Key Takeaways
  • Why Is Etch Process Control a Growing Challenge at Advanced Nodes?
  • What Are the Limitations of Conventional Endpoint Detection?
  • How Does AI Transform Etch Process Monitoring?
  • What Accuracy Can AI Achieve for Real-Time CD Prediction?
  • How Is Edge AI Deployed for Etch Chamber Control?

Key Takeaway

Plasma etch is the pattern-transfer workhorse of semiconductor manufacturing, but controlling critical dimension (CD) to sub-nanometer precision while detecting endpoint across hundreds of different film stacks remains a persistent challenge. Edge-deployed AI models analyzing optical emission spectroscopy (OES), RF impedance, and chamber pressure data in real time can predict post-etch CD within 0.3nm accuracy and detect endpoint 2-5 seconds earlier than traditional methods — reducing CD variation by up to 40% and eliminating over-etch damage on sensitive layers.

▶ Key Numbers
<50ms
real-time process control latency
100%
wafer coverage via Virtual Metrology
±0.3nm
film thickness prediction accuracy
60-80%
reduction in physical measurements

Why Is Etch Process Control a Growing Challenge at Advanced Nodes?

Plasma etching transfers lithographic patterns into silicon, oxide, nitride, and metal films with nanometer-scale fidelity.

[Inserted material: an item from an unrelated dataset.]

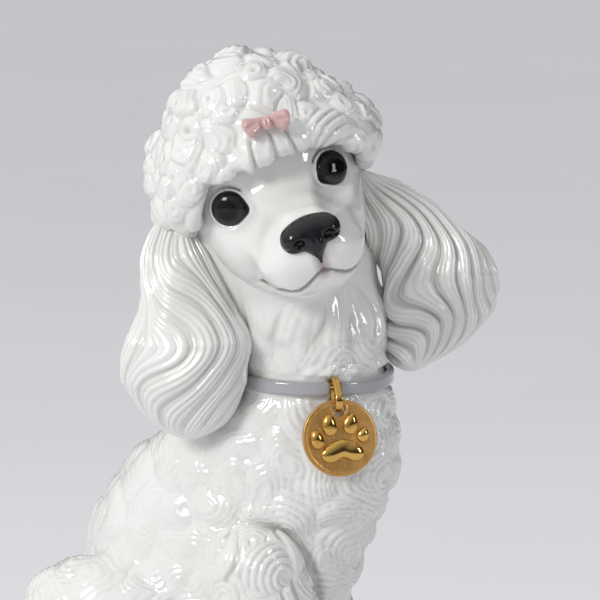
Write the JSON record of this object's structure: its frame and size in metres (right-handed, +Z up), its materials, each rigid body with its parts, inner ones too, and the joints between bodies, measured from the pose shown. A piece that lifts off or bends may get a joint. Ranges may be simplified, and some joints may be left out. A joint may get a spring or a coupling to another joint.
{
  "type": "dog figurine",
  "caption": "Seated glazed porcelain poodle with a curly topknot, long ears, a bow, a collar and a hanging gilded paw-print tag.",
  "frame": {"origin": "on the surface that the figurine stands on, under the middle of its body", "axes": "+Z up, the dog faces -Y, its left side is +X"},
  "size_m": [0.138, 0.2137, 0.3199],
  "materials": {
    "glazed_porcelain": "warm white, high gloss glaze",
    "eye_enamel": "black enamel with a charcoal iris, high gloss",
    "nose_enamel": "near-black slate enamel, glossy",
    "rose_enamel": "dusty pink enamel, glossy",
    "collar_enamel": "mid-grey enamel, glossy",
    "gilt_satin": "satin gilding",
    "gilt_bright": "polished gilding"
  },
  "bodies": {
    "figurine": {"body_shell": "glazed_porcelain", "head_shell": "glazed_porcelain", "topknot": "glazed_porcelain", "ear_right": "glazed_porcelain", "ear_left": "glazed_porcelain", "foreleg_right": "glazed_porcelain", "foreleg_left": "glazed_porcelain", "forepaw_right": "glazed_porcelain", "forepaw_left": "glazed_porcelain", "haunch_right": "glazed_porcelain", "haunch_left": "glazed_porcelain", "hindpaw_right": "glazed_porcelain", "hindpaw_left": "glazed_porcelain", "tail": "glazed_porcelain", "tail_pompom": "glazed_porcelain", "eye_right": "eye_enamel", "eye_left": "eye_enamel", "nose": "nose_enamel", "bow_loop_right": "rose_enamel", "bow_loop_left": "rose_enamel", "bow_knot": "rose_enamel", "collar": "collar_enamel"},
    "bail": {"bail": "gilt_bright"},
    "tag": {"tag_disc": "gilt_satin", "tag_pad": "gilt_bright", "tag_toe_1": "gilt_bright", "tag_toe_2": "gilt_bright", "tag_toe_3": "gilt_bright", "tag_toe_4": "gilt_bright"}
  },
  "joints": [
    {"name": "bail_swing", "type": "hinge", "parent": "figurine", "child": "bail", "pos_m": [-0.02164, -0.06241, 0.18637], "axis": [-0.7193, 0.6947, 0], "range_deg": [0, 75]},
    {"name": "tag_swing", "type": "hinge", "parent": "bail", "child": "tag", "pos_m": [-0.02547, -0.06637, 0.17906], "axis": [-0.7193, 0.6947, 0], "range_deg": [0, 60]}
  ]
}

At the 5nm node and below, a gate etch process must control CD to within 0.5nm across a 300mm wafer — a specification that represents roughly 2-3 atomic layers of silicon. The challenge compounds because modern devices require 60-80 distinct etch steps per wafer, each with unique chemistry, selectivity requirements, and profile specifications.

The physics of plasma etch are inherently nonlinear. The etch rate depends on ion energy (controlled by RF bias power, typically 50-500W), radical density (controlled by source power, typically 300-3000W), chamber pressure (5-100 mTorr), gas composition (mixtures of CF4, CHF3, Cl2, HBr, O2, N2, Ar), wafer temperature (20-80 degrees Celsius), and the condition of chamber walls that accumulate polymer deposits over time.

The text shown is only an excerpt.